The Q-learning algorithm uses a Q-table of State-Action Values (also called Q-values). This Q-table has a row for each state and a column for each action. Each cell contains the estimated Q-value for the corresponding state-action pair.

Steps:

We start by initializing all the Q-values to zero. As the agent interacts with the environment and gets feedback, the algorithm iteratively improves these Q-values until they converge to the Optimal Q-values. It updates them using the Bellman equation.
Then we use the ε-greedy policy to pick the current action from the current state.
Execute this action tointhe environment to execute, and gets feedback in the form of a reward and the next state.
Now, for step #4, the algorithm has to use a Q-value from the next state in order to update its estimated Q-value (Q1) for the current state and selected action.

And here is where the Q-Learning algorithm uses its clever trick. The next state has several actions, so which Q-value does it use? It uses the action (a4) from the next state which has the highest Q-value (Q4). What is critical to note is that it treats this action as a target action to be used only for the update to Q1. It is not necessarily the action that it will actually end up executing from the next state when it reaches the next time step. \[ Q(s_t, a_t) \gets (1-\alpha)Q(s_t, a_t) + \alpha \left( r_t + (1-d_t) \gamma \max_{a_{t+1}} Q(s_{t+1}, a_{t+1}) \right) \] Here \(d_t\) is the done flag.
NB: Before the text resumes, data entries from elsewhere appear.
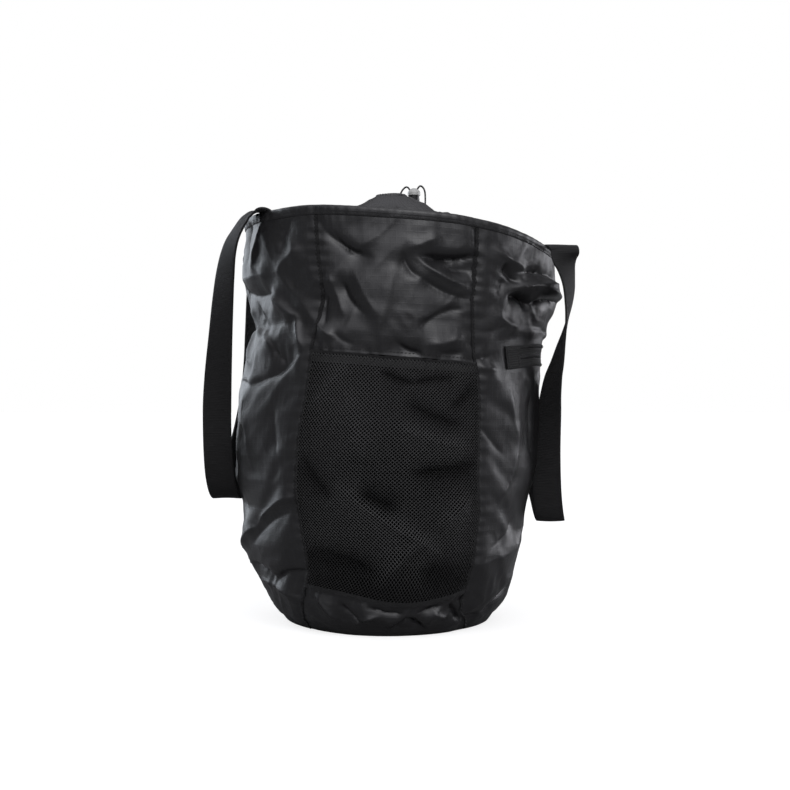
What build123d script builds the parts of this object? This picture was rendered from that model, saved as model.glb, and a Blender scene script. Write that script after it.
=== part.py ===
from build123d import *
import math
import os

# A soft cylindrical rope bag: light nylon shell, mesh pocket on its front, zipped pocket
# on its right side, two webbing handle loops and a collar that a drawcord gathers shut.
# Millimetres, +Z up, front towards -Y. The origin is the middle of the base, on the ground.
# Angles called theta run from the front, through the right side (+X), to the back.

os.makedirs("parts", exist_ok=True)

# ---------------------------------------------------------------- driving dimensions
WALL = 1.4                # wall, as thick as a light cloth with its air needs to be as a solid
BASE_RADIUS = 78.0
BASE_THICK = 1.5
CROWN_HEIGHT = 42.0       # where the rounded lower edge of the bag ends
CROWN_RADIUS = 119.0
BODY_RADIUS = 134.0       # straight part of the body, where the side zip runs
RIM_RADIUS = 137.5
OUTLINE = [
    (CROWN_RADIUS, CROWN_HEIGHT),
    (126.0, 72.0),
    (131.0, 120.0),
    (BODY_RADIUS, 175.0),
    (BODY_RADIUS, 262.0),
    (RIM_RADIUS, 315.0),
    (RIM_RADIUS, 400.0),
]
RIM_HEIGHT = 348.0        # rim above the middle of the base
RIM_TILT = 5.7            # degrees, the right side of the rim is lower
HEM_HEIGHT = 9.0
HEM_LAYER = 1.2
FRONT_HALF_ANGLE = 34.0   # the front panel, and the back one, reach this far each way
SEAM_HALF_ANGLE = 0.7
SEAM_LIFT = 2.2

MESH_TOP = 232.0
MESH_GAP = 1.2
MESH_THICK = 0.8
MESH_HEM = 8.0

COLLAR_CENTRE = (0.0, 2.0)
COLLAR_THICK = 1.5
COLLAR_RIM_RADIUS = 134.8
COLLAR_DROP = 4.0         # its sewn edge below the rim
COLLAR_STEPS = [(37.0, 363.5), (18.6, 369.0), (17.3, 377.0)]
CHANNEL_RADIUS = 14.0
CHANNEL_TUBE = 3.5
CHANNEL_BORE = 1.5
CORD_DIAMETER = 1.6

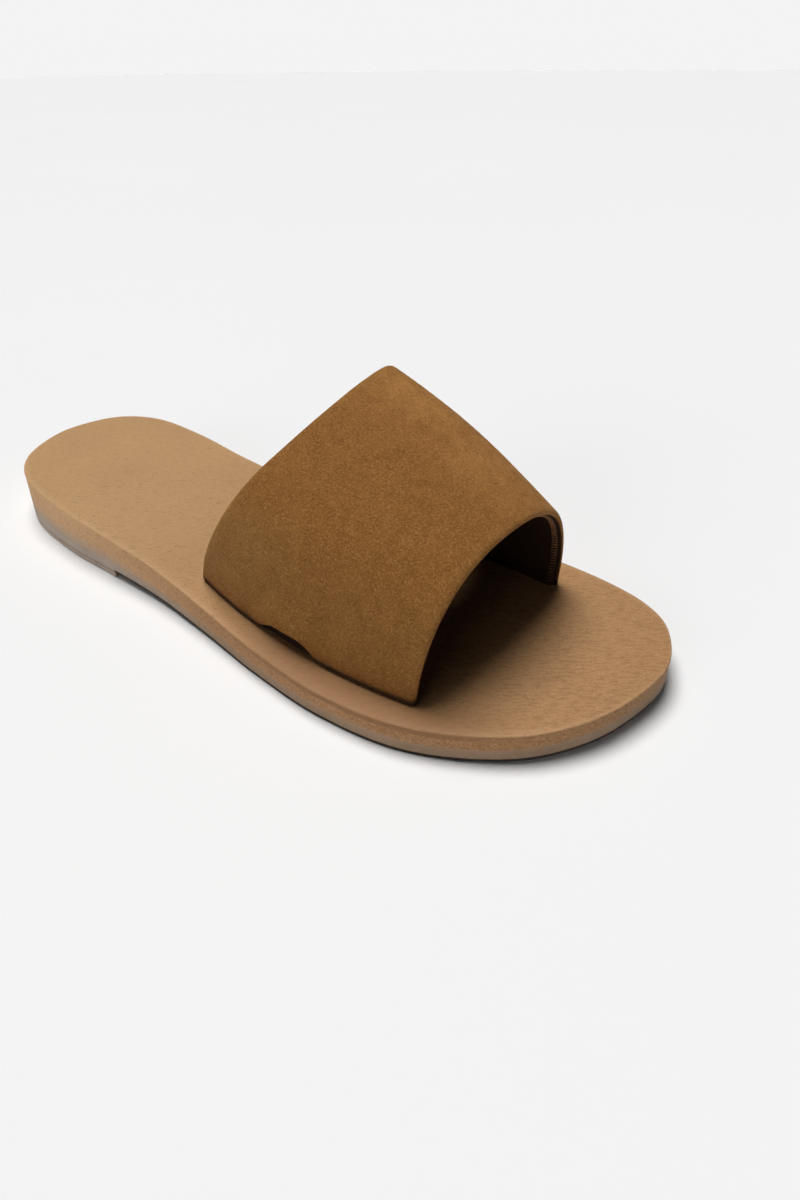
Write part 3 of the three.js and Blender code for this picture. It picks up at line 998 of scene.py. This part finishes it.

If \(d_t=1\), then it means the state \(s_{t+1}\) is a terminal state. Adding the \(\left(1-d_t\right)\) term implies that the discounted return \(G_t\) is just going to be \(r_t\), since all rewards after that are going to be 0 . In some situations this can help accelerate learning.

In other words, there are two actions involved:

Current action — the action from the current state that is actually executed in the environment, and whose Q-value is updated.
Target action — has the highest Q-value from the next state, and used to update the current action’s Q value.